When it looked as though computerization might wipe out middle management in North American institutions and folks like Mike Harris cut back on funding for advanced education, universities responded by offering high-cost MBA courses that would train middle-managers to become corporate "leaders." Same skills, upgraded with digital-aged jargon and advanced yesmanship to make graduates acceptable to nervous corporate executives. This politicized middle management more than it had ever been and contributed in no small part to the costs of its products. But the decision-makers aren't going to take the hit for that, and so internationalized its labour workforce. Kapow:globalization.
Meanwhile improved digital communications de-institutionalized knowledge and folks who like doing and making things, as opposed to those who seek the power to tell others how to do and make things, quickly gained access to their information peers. Now we have two economies- an information-based manufactory that is growing and an overly managed mass-production economy that is in crisis. It should come as no surprise that corporate and government managers are throwing money at ways to keep the mass-production economy going, often at the expense of this new, growing manufactoring sector. Why is the funding for early-childhood education considered an insurmountable difficulty, or hiring more nurses or doctors impossible, while the auto sector gets bucks by the bucket?

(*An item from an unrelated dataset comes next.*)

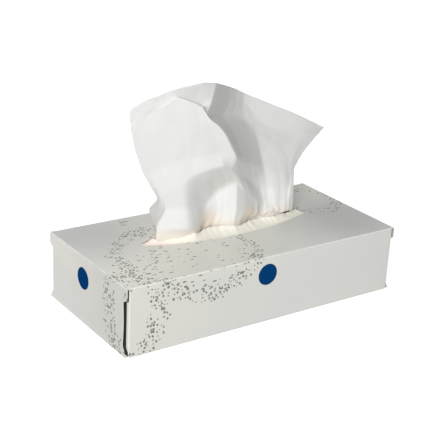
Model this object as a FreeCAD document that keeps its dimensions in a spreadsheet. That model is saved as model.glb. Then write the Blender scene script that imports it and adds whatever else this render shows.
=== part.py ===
import FreeCAD, Part
import Sketcher
import math
import os

# A flat box of facial tissues, lying on its bottom, with one tissue pulled up through the slit.
# Origin: middle of the carton's bottom face. X runs along the carton, -Y is its front, +Z is up.
# All sizes are in millimetres.

SIZES = [
    ("carton_length", 240.0, "outside of one end flap to outside of the other"),
    ("carton_width", 115.0, "front panel to back panel, outside"),
    ("carton_height", 52.5, "bottom panel to top panel, outside"),
    ("board", 0.45, "thickness of the paperboard"),
    ("fold_radius", 1.0, "outside radius of every fold in the board"),
    ("flap_spread", 0.55, "how far the glued end flaps stand off each other"),
    ("shoulder_drop", 8.5, "full-width part of the outer end flap, down from its fold"),
    ("shoulder_step", 5.5, "how far the outer end flap then narrows at each side"),
    ("shoulder_slant", 3.0, "drop over which it narrows"),
    ("foot_flare", 8.0, "height over which it widens again above the bottom"),
    ("edge_bow_radius", 150.0, "radius of the bowed side of the outer end flap"),
    ("flap_lift", 0.4, "free edges of the end flaps above the bottom and under the top"),
    ("inner_flap_reach", 34.0, "height of the inner end flap"),
    ("inner_flap_inset", 6.5, "inner end flap inside the carton's width, each side"),
    ("dust_flap_reach", 46.0, "dust flap, from the front or back panel inwards"),
    ("glue_flap_reach", 14.0, "seam flap glued up the inside of the back panel"),
    ("opening_length", 150.0, "lens-shaped opening in the top panel, along X"),
    ("opening_width", 32.0, "opening at its middle, along Y"),
    ("opening_tip_radius", 4.0, "rounding of the opening's two tips"),
    ("opening_shift_x", 2.5, "middle of the opening from the carton's middle"),
    ("opening_shift_y", 3.5, "middle of the opening from the carton's middle"),
    ("film", 0.15, "thickness of the film glued behind the opening"),
    ("film_margin_x", 18.0, "film beyond each tip of the opening"),
    ("film_margin_y", 14.0, "film beyond each side of the opening"),
    ("glue_line", 0.1, "glue between the film and the top panel"),
    ("slit_tip_gap", 5.5, "from each tip of the opening to the tip of the spread slit"),
    ("slit_side_gap", 3.0, "from each side of the opening to the spread slit"),
    ("lip_rise", 4.6, "how far the tissue pulls the lips of the slit up"),
    ("lip_clearance", 1.2, "flat film between the opening's edge and the foot of the lips"),
    ("pile_end_gap", 17.5, "from each end of the carton to the pile of interfolded tissues"),
    ("pile_side_gap", 4.0, "from the front and the back panel to the pile's folded edges"),
    ("pile_headroom", 9.05, "from the carton's top to the top of the pile"),
    ("pile_edge_radius", 7.0, "rounding of the pile's soft folded edges"),
    ("tissue", 0.5, "thickness of the pulled tissue with its loose plies"),
    ("tissue_span", 100.0, "half of the tissue's width"),
    ("tissue_rise", 118.0, "height of the tissue's free edge over the carton"),
    ("collar_step", 3.1, "height from one row of leading points to the next where it is gathered"),
    ("tail_turn", 3.7, "how far the tissue runs back where it turns onto the pile"),
    ("tail_reach", 46.0, "tissue still lying on the pile, back from there"),
    ("tail_clearance", 0.55, "middle of the tail's thickness over the pile"),
]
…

Ryan asked Think/Haus folks what the city could do to support it. I'm not connected with either party, but my suggestion would be that the city, with its teams of players constantly competing to be "community leaders" should just get out of the way. Think of the Pearl Company's problems. So many of what we now consider important civic issues -- essentially issues of municipal infrastructure -- might actually be answered or at least mitigated through home workshops or Think/Haus style collectives. Do cyclists really need the city's permission to find the best and safest routes from A to B, or do they merely need the city not to interfere as cyclists gradually take over these routes?
Maybe some current infrastructure, electricity grids, water and waste treatment, can and should soon be deconstructed rather than rebuilt, the actual work done more efficiently, close to home.